Present at the EBRD’s annual summit in Warsaw, the Budget Minister backed his encouraging outlook with the good industrial production and consumption data for Q1, data which can lead to a GDP growth of over 3.5 pc.
The Romanian economy recovered from the crisis also because the population and companies are encouraged to contract bank loans for consumption and investments, delegate Minister for budget Liviu Voinea stated several days ago. He maintained his optimistic tone yesterday too, at the annual European Bank for Reconstruction and Development (EBRD) summit in Warsaw, where the minister pointed out that the good industrial production and consumption data for Q1 supports the revising of the economic growth outlook from 2.2 percent to over 4 percent. Thus, Minister Voinea’s estimates remain the same for Q1: the GDP will grow by over 3.5 percent.
In this sense, Eurostat, the EU’s statistics office, announced yesterday in a communiqué that Romania registered in March the second-largest industrial production growth in the EU, namely 9.6 percent year-on-year, a level that was surpassed solely by Luxembourg. Luxembourg and Romania were followed by Hungary (8.1 percent) and the Czech Republic (7.2 percent). Belgium, Cyprus and Austria did not offer data and of the other 25 member states 14 registered hikes and 11 registered drops in industrial production year-on-year, the Eurostat communique shows. Within the Euro Zone, industrial production dropped by 0.1 percent.
The public revenues and expenditures budged for 2014 was built on an economic growth forecast of 2.2 percent. Last year the budget estimates pointed to the fact that the economy will grow by 1.6 percent but the GDP’s actual growth stood at 3.5 percent.
“The economy is doing extremely well, surpassing our expectations which are fairly conservative. We built the public budget by taking into account a GDP growth of 2.2 percent this year, however I am sure the GDP growth will surpass last year’s level.”
Ratings agencies will react accordingly
Likewise, the minister expects ratings agencies to reflect the economy’s improvement “soon.”

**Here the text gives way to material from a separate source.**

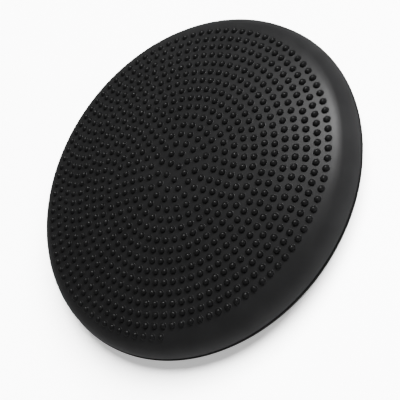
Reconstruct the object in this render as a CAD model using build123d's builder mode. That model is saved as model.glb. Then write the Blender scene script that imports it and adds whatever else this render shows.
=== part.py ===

Romania is different, in the good sense, than the rest of the emerging markets and the Eastern European markets thanks to the low current account deficit, of the fact that it does not depend on natural gas imports from Russia, which in April had a 4 percent share in consumption, of the extremely good economic growth and of the commitment to join the Euro Zone in 2019. I expect ratings agencies to reflect this soon. The markets have already included this in the price of state bonds,” the Budget Minister added.
The government official also stated that Romania has entered an obvious exit stage in what concerns the agreement with the International Monetary Fund:
“Romania has an obvious exit strategy in the agreement with the IMF. Half-way through next year we will complete the agreement with the IMF and the European Commission. Romania needs a new anchor, both in order to send out a good signal on external markets, as well as for predictability, and the adoption of a commitment to join the Euro Zone in 2019 can ensure these things,” the minister stated.
This came as a reaction to the statement made by Romanian President Traian Basescu at the end of last week, when he declared himself “outraged” that Standard & Poor’s (S&P) maintains Romania in the category not recommended for investments, despite the fact that Romania’s deficit has fallen below 3 percent and its economic growth stands at 3.5 percent.
S&P, one of the most important international ratings agencies, decided last autumn to improve Romania’s rating outlook from “stable” to “positive” and there are big chances the rating will return to the “investment grade” category in the second half of this year.
According to zf.ro, a possible rating upgrade from S&P could occur by the end of May, and if not then the expectations will shift to the month of November, these being the two periods in which the agency revises its ratings. S&P was the first financial evaluation agency that downgraded Romania’s sovereign rating in the autumn of 2008 – when the world financial crisis started – to the “junk” category, so that Romania became the only EU member state whose rating had fallen below the threshold recommended for investments.
The rating has been maintained within that category for the last five years, despite the improvement of the economy’s fundamental indicators, of the drop in deficits and of three successive agreements with the IMF. From the other two great ratings agencies, Fitch and Moody’s, Romania currently has the “investment grade” rating. While Moody’s did not modify Romania’s rating during the crisis years, Fitch Rating downgraded Romania in the autumn of 2008, and then raised Romania’s rating one notch in mid-2011, which meant that the country returned to the acceptable investment risk category.